Las Vegas is surrounded by mountains and has some fantastic scenery. The next day we head out to Red Rock Canyon National Conservation Area, which I highly recommend. You can just ride the 13 mile loop road, or stop and do some hikes.
Red Rock Canyon
We also visit Valley of Fire State Park, which I also recommend, about an hour's drive west of the city. On our way back to Las Vegas we drive through the Lake Mead National Recreation Area. Breathtaking, constantly changing desert scenery.

Hiking at Valley of Fire

We head out to Beatty, NV on the fourth day, where we're staying to visit Death Valley National Park.  The weather is great, in the 50's and 60's, sometimes sunny and sometimes overcast. Much better than New England in January. On our way there we stop at Ash Meadows National Wildlife Refuge. It's pretty amazing to see springs of water in the desert, and even more amazing to read about how the whole place almost became a housing development/ casino/golf course.
Crystal Spring at Ash Meadows

 We're staying at the Exchange Club Motel in Beatty, right on Main St. Across the street are the Sourdough Saloon, the Happy Burro, and KC's Outpost, all of which we patronize during our stay. The menus are limited but the people are very friendly.

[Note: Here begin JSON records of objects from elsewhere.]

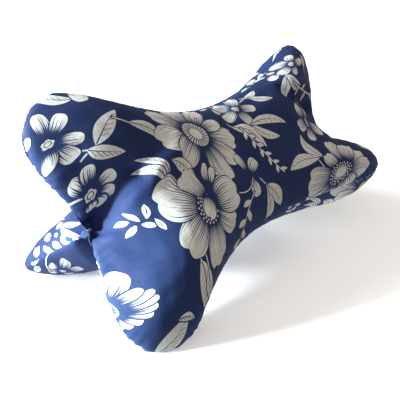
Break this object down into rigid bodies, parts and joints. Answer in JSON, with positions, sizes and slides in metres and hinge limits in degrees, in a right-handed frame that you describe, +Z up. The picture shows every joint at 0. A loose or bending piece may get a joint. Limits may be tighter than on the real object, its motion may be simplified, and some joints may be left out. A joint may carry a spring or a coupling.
{
  "type": "neck pillow",
  "caption": "Bone-shaped neck pillow of navy floral cotton: a round waist between rounded ears, three at each end, standing on three of them.",
  "frame": {"origin": "centre of the pillow's footprint, on the surface that it stands on", "axes": "+X along the pillow, from its near end to its far end; +Z up"},
  "size_m": [0.4322, 0.2206, 0.208],
  "materials": {
    "cotton": "plain-woven cotton, navy with a cream floral print, matte"
  },
  "bodies": {
    "root": {"pillow": "cotton"}
  },
  "joints": []
}
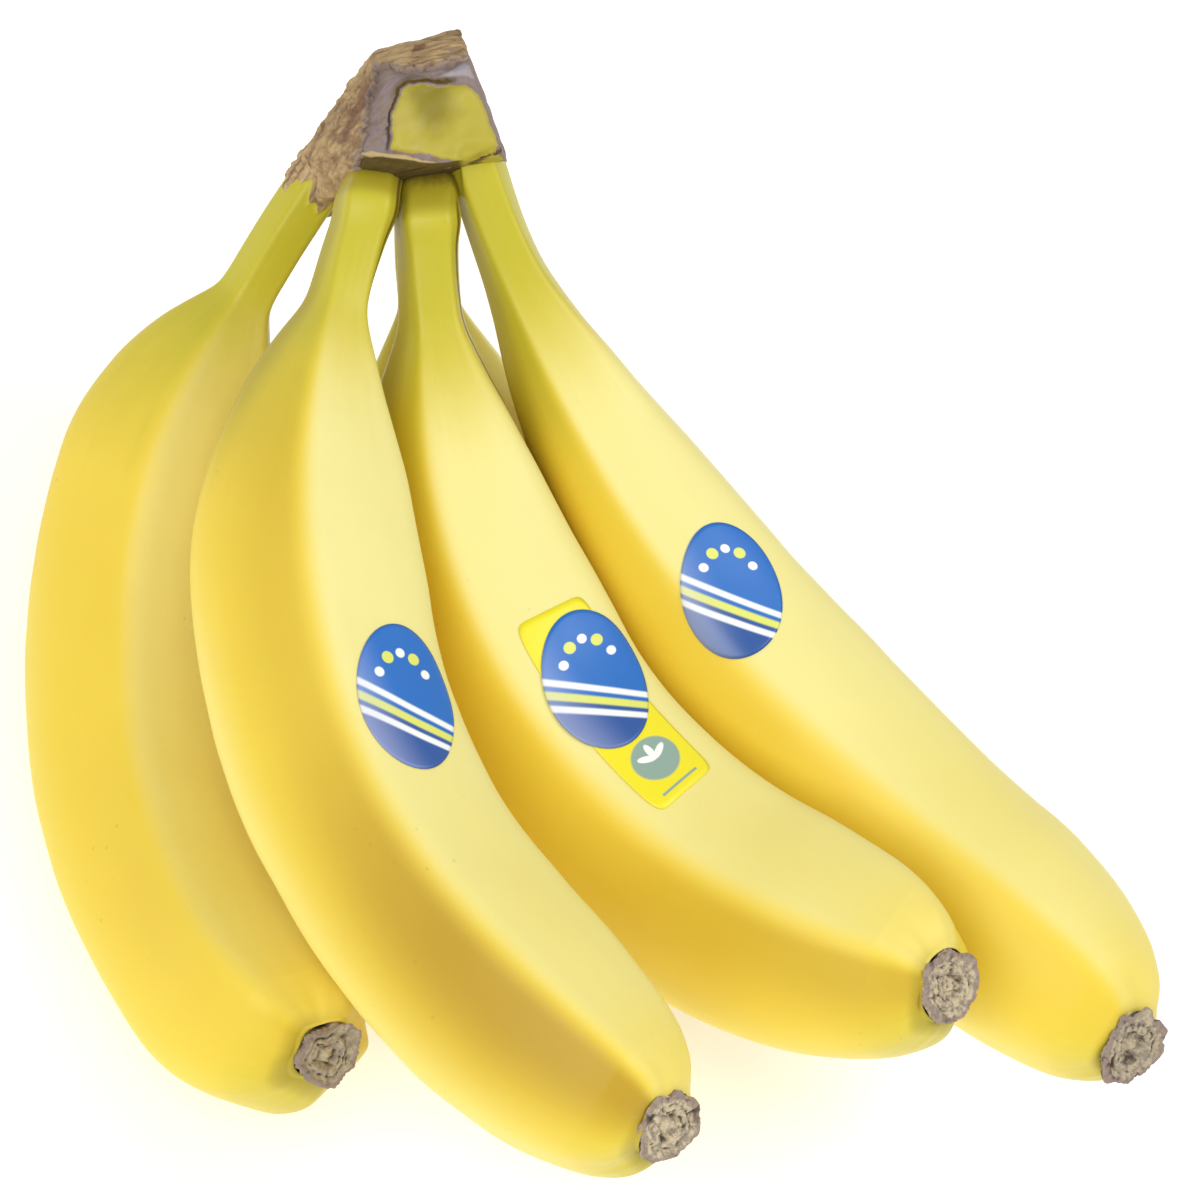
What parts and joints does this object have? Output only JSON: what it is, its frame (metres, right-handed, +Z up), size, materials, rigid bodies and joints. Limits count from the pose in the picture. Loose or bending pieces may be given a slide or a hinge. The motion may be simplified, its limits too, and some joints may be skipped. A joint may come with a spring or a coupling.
{
  "type": "banana bunch",
  "caption": "Bunch of ripe bananas joined at one cut crown, with dried blossom ends and plain oval stickers, lying on its side.",
  "frame": {"origin": "on the floor, under the middle of the bounding box of the bunch", "axes": "+Z up; the crown is to -X and the fingers point to +X and forwards to -Y; the faces seen in the picture look to -Y and +Z"},
  "size_m": [0.2228, 0.1666, 0.1137],
  "materials": {
    "green_crown": "smooth green-yellow skin",
    "dried_cut": "dry, fibrous, matt",
    "skin": "smooth ripe yellow skin, soft sheen",
    "dried_tip": "dry, wrinkled, matt",
    "sticker_blue": "printed, satin",
    "sticker_yellow": "printed, satin"
  },
  "bodies": {
    "root": {"crown": "green_crown", "crown_cut": "dried_cut", "finger_1": "skin", "finger_2": "skin", "finger_3": "skin", "finger_4": "skin", "finger_5": "skin", "finger_1_tip": "dried_tip", "finger_2_tip": "dried_tip", "finger_3_tip": "dried_tip", "finger_4_tip": "dried_tip", "finger_5_tip": "dried_tip", "label_1": "sticker_blue", "label_2_strip": "sticker_yellow", "label_2": "sticker_blue", "label_3": "sticker_blue"}
  },
  "joints": []
}
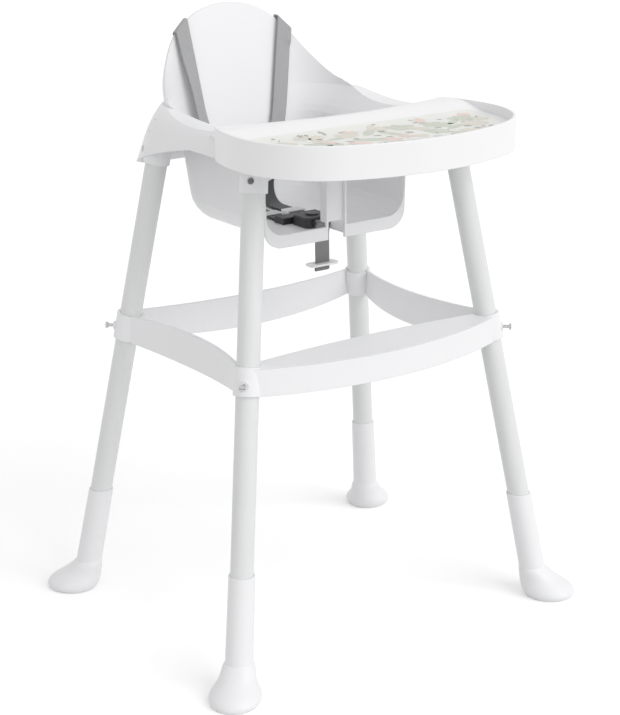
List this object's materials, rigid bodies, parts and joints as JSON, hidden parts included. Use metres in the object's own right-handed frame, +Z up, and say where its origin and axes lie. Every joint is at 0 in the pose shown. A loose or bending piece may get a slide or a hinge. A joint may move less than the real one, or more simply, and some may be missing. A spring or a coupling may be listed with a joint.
{
  "type": "baby high chair",
  "caption": "Baby high chair: moulded white bucket seat on splayed steel legs, with a slide-on tray, a footrest frame and a buckled harness.",
  "frame": {"origin": "on the floor, in the middle of the footprint of feet and tray", "axes": "+Z up, the seat faces -Y, +X to the right seen from the front"},
  "size_m": [0.6504, 0.5661, 0.8765],
  "materials": {
    "shell_white": "satin moulded",
    "tray_white": "satin moulded",
    "print_film": "printed film, pale shapes",
    "brace_white": "satin moulded",
    "screw_steel": "zinc plated",
    "insert_brass": "turned",
    "webbing_grey": "woven webbing",
    "slider_white": "moulded",
    "buckle_black": "fine grained",
    "button_black": "fine grained",
    "tube_paint": "powder coated",
    "foot_white": "satin moulded"
  },
  "bodies": {
    "chair": {"seat_shell": "shell_white", "leg_brace": "brace_white", "brace_screws": "screw_steel", "brace_inserts": "insert_brass", "socket_screws": "screw_steel", "crotch_strap": "webbing_grey", "buckle_body": "buckle_black", "leg_front_left": "tube_paint", "leg_rear_left": "tube_paint", "foot_front_left": "foot_white", "foot_rear_left": "foot_white", "shoulder_strap_left": "webbing_grey", "leg_front_right": "tube_paint", "leg_rear_right": "tube_paint", "foot_front_right": "foot_white", "foot_rear_right": "foot_white", "shoulder_strap_right": "webbing_grey"},
    "tray": {"tray": "tray_white", "tray_print": "print_film"},
    "button": {"buckle_button": "button_black"},
    "stopper": {"crotch_stopper": "slider_white"},
    "adjuster_left": {"shoulder_adjuster_left": "slider_white"},
    "tongue_left": {"buckle_tongue_left": "buckle_black"},
    "adjuster_right": {"shoulder_adjuster_right": "slider_white"},
    "tongue_right": {"buckle_tongue_right": "buckle_black"}
  },
  "joints": [
    {"name": "tray_slide", "type": "slide", "parent": "chair", "child": "tray", "axis": [0, -1, 0], "range_m": [0, 0.16]},
    {"name": "button_press", "type": "slide", "parent": "chair", "child": "button", "axis": [0, 0, -1], "range_m": [0, 0.0025], "stiffness_N_per_m": 600},
    {"name": "stopper_slide", "type": "slide", "parent": "chair", "child": "stopper", "axis": [0, 0, 1], "range_m": [0, 0.03]},
    {"name": "adjuster_slide_left", "type": "slide", "parent": "chair", "child": "adjuster_left", "axis": [0, 1, 0], "range_m": [-0.009, 0.025]},
    {"name": "tongue_slide_left", "type": "slide", "parent": "chair", "child": "tongue_left", "axis": [0, 1, 0], "range_m": [0, 0.014]},
    {"name": "adjuster_slide_right", "type": "slide", "parent": "chair", "child": "adjuster_right", "axis": [0, 1, 0], "range_m": [-0.009, 0.025]},
    {"name": "tongue_slide_right", "type": "slide", "parent": "chair", "child": "tongue_right", "axis": [0, 1, 0], "range_m": [0, 0.014]}
  ]
}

After settling in, we drive 4 miles down the road to Rhyolite, a ghost town with an interesting story behind it. Lots of picture taking going on here!

Photographers in Rhyolite

The next day, Death Valley. We go to Furnace Creek, stop and hike up Golden Canyon, go to Badwater, and then do the Artists Palette Drive on the way back. Then on to Zabriskie Point and Dante's View, an amazing place to see a bird's eye view of the Valley. We tried to see the Natural Bridge, but the road was rough and we got nervous with our rental car, so we turned around. The park is young and  a number of roads are still unpaved.
Golden Canyon

Dante's View

We were told, one night at the Sourdough Saloon, that Titus Canyon is a must see. The turnoff is a few miles west of  Beatty, a one way road through the canyon that ends on Scotty's Castle Rd. Four wheel drive is recommended, and a local bartender told us that getting towed out of there will set you back $2000. Sadly, we decided to skip it, although there are jeep tours if you have the time.
From Death Valley we went to visit friends, then there was a long drive back to Las Vegas to fly home.